TASK INSTRUCTIONS: From the entries below, gather every line containing the string "their".

Structured object records:
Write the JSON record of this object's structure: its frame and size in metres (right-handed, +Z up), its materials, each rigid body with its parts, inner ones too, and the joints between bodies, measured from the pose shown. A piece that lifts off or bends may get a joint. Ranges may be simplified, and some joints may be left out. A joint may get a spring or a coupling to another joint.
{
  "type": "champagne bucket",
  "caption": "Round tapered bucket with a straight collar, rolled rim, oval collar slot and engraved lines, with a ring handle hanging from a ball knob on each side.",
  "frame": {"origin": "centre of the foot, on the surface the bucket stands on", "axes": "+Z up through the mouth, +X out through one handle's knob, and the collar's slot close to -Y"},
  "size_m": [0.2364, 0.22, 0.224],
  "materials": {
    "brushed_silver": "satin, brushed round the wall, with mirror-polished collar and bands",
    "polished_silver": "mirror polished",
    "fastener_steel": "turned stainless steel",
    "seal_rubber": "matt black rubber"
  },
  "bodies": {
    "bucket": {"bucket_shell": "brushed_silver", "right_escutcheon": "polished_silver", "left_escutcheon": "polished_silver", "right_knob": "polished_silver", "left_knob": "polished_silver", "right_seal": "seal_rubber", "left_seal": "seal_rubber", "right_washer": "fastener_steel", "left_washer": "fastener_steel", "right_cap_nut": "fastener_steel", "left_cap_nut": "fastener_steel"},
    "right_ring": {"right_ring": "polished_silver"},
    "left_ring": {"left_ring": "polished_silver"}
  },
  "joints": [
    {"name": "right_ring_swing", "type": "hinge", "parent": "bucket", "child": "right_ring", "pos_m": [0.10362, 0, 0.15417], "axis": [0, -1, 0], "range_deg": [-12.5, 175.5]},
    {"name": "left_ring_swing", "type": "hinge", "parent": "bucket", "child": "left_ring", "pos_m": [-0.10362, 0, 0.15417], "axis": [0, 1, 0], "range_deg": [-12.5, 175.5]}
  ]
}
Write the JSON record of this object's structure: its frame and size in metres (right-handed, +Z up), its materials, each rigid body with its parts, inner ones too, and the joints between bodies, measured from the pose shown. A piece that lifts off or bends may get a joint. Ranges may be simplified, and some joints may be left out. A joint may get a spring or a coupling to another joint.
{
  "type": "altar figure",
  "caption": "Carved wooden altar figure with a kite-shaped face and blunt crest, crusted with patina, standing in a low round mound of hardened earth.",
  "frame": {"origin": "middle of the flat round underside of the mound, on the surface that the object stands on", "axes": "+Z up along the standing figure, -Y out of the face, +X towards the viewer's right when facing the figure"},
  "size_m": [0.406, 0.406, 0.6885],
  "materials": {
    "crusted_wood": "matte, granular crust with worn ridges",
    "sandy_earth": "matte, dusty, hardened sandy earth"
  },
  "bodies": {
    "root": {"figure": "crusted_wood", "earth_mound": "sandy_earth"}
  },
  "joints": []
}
--
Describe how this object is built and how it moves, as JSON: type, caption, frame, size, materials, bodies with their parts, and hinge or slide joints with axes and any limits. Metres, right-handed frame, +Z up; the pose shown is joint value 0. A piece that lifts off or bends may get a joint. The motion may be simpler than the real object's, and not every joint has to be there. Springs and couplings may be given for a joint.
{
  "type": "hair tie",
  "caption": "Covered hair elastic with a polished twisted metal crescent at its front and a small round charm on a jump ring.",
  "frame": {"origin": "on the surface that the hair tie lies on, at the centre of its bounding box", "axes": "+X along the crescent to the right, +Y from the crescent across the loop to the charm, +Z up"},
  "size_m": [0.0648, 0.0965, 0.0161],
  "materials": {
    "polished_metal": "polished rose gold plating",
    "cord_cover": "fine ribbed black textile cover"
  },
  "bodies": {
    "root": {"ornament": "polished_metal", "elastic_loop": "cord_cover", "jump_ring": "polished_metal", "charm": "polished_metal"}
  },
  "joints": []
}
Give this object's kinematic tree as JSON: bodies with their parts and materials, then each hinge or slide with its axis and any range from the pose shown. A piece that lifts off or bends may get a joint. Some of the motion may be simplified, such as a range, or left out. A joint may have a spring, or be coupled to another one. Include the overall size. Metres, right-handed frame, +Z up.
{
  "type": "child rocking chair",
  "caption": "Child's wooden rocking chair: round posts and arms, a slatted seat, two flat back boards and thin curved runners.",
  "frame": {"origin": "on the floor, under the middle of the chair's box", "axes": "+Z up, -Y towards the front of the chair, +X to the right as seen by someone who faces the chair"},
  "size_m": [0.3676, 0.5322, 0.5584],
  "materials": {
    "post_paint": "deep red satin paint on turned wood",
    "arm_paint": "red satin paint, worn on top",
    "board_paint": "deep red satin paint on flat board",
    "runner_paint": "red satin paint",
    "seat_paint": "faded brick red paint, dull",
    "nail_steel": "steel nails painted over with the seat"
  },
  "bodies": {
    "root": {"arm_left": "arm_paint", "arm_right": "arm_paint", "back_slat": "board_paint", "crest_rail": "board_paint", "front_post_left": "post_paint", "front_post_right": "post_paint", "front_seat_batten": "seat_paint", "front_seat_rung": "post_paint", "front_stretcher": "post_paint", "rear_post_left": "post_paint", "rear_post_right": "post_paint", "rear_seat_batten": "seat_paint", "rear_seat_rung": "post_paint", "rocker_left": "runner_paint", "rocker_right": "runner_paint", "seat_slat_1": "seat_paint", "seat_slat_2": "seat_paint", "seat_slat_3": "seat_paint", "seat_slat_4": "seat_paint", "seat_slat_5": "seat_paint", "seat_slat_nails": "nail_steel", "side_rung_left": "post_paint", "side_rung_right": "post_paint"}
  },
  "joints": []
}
---
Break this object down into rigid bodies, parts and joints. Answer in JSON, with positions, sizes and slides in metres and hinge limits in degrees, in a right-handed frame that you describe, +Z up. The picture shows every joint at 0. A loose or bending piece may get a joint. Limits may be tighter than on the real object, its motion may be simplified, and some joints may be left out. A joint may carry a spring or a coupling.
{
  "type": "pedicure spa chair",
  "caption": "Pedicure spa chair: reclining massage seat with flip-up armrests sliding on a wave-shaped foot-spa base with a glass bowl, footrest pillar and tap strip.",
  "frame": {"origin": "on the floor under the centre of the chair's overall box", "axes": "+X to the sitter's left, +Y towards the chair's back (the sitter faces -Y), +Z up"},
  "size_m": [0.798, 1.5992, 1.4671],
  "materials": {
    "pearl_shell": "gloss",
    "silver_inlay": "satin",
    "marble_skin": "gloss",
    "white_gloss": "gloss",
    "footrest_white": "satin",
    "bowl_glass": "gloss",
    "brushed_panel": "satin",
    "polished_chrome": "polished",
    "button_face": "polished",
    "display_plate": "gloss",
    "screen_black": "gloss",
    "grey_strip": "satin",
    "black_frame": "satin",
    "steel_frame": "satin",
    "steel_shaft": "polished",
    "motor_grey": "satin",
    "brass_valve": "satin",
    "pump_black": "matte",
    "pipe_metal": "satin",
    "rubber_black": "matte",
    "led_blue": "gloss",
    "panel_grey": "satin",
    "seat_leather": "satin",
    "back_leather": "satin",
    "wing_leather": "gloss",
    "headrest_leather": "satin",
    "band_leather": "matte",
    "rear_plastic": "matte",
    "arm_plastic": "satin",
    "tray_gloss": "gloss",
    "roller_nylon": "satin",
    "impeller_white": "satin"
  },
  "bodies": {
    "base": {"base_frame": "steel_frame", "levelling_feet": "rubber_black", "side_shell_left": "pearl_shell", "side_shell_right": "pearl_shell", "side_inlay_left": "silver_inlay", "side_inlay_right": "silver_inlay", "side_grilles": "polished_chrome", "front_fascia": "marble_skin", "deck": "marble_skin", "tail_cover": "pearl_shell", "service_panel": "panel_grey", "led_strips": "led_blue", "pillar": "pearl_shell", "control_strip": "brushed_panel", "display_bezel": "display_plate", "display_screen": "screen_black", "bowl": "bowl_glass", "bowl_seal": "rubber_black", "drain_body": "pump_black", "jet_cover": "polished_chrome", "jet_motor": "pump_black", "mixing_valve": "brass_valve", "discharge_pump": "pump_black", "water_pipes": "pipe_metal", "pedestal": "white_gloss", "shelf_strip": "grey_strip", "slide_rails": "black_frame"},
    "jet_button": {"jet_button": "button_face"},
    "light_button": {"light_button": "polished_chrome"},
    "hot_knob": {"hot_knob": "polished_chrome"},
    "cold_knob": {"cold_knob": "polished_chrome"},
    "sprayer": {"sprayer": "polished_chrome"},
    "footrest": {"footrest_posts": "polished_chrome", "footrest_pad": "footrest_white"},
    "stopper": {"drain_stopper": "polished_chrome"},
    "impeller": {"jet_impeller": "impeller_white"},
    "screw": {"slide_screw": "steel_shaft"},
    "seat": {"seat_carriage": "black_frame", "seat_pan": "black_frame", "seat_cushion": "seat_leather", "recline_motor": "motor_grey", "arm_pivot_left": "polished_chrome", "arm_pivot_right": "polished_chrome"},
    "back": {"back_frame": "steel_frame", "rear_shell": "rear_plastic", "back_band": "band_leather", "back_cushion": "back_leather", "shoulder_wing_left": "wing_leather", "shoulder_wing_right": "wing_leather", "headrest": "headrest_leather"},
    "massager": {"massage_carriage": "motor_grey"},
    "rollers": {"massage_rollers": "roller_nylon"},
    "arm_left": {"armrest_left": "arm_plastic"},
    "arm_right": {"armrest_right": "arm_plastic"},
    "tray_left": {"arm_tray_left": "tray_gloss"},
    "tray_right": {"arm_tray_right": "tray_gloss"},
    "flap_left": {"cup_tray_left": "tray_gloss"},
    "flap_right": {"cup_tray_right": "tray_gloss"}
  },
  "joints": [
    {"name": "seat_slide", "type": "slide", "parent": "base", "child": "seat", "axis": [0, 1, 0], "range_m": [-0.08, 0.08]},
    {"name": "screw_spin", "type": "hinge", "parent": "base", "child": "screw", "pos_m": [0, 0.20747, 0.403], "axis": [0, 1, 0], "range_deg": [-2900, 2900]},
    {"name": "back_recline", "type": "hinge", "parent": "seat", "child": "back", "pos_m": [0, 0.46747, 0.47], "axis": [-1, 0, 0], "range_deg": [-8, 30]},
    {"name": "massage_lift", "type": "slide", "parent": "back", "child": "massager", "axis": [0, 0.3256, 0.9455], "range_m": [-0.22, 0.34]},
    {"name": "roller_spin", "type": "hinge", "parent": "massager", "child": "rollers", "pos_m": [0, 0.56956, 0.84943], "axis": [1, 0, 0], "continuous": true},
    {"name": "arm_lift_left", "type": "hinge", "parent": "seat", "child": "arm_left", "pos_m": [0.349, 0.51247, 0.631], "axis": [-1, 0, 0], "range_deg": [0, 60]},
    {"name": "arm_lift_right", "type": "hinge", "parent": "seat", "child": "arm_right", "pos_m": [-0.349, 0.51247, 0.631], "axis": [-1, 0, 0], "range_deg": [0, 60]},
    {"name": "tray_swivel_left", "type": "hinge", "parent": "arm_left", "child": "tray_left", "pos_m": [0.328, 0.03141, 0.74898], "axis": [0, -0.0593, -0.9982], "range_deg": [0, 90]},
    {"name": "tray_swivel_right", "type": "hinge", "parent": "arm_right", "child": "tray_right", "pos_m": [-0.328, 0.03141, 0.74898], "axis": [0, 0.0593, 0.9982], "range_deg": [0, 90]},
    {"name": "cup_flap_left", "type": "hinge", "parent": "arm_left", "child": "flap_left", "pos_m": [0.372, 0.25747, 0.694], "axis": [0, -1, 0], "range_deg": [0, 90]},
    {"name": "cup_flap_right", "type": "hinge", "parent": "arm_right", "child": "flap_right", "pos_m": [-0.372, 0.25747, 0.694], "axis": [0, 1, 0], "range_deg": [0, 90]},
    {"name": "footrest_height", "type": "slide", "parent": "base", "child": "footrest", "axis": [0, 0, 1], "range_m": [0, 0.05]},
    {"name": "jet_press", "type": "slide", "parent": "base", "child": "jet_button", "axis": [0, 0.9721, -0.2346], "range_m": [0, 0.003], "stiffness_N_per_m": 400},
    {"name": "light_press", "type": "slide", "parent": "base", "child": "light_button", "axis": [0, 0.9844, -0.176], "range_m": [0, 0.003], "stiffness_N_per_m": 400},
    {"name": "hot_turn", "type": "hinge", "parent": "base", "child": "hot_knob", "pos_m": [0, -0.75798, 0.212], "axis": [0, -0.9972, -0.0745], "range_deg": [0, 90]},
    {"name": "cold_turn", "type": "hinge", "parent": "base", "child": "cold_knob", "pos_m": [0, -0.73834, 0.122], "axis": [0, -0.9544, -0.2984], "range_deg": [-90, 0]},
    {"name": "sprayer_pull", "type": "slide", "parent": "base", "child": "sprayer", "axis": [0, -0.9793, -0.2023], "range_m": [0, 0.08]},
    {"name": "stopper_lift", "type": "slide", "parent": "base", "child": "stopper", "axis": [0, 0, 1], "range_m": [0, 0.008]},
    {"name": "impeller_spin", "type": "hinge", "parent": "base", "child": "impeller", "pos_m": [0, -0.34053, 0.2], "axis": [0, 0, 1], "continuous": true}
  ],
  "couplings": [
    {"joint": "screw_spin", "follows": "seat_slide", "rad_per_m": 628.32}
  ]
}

FINAL RESULT:
Describe how this object is built and how it moves, as JSON: type, caption, frame, size, materials, bodies with their parts, and hinge or slide joints with axes and any limits. Metres, right-handed frame, +Z up; the pose shown is joint value 0. A piece that lifts off or bends may get a joint. The motion may be simpler than the real object's, and not every joint has to be there. Springs and couplings may be given for a joint.
Give this object's kinematic tree as JSON: bodies with their parts and materials, then each hinge or slide with its axis and any range from the pose shown. A piece that lifts off or bends may get a joint. Some of the motion may be simplified, such as a range, or left out. A joint may have a spring, or be coupled to another one. Include the overall size. Metres, right-handed frame, +Z up.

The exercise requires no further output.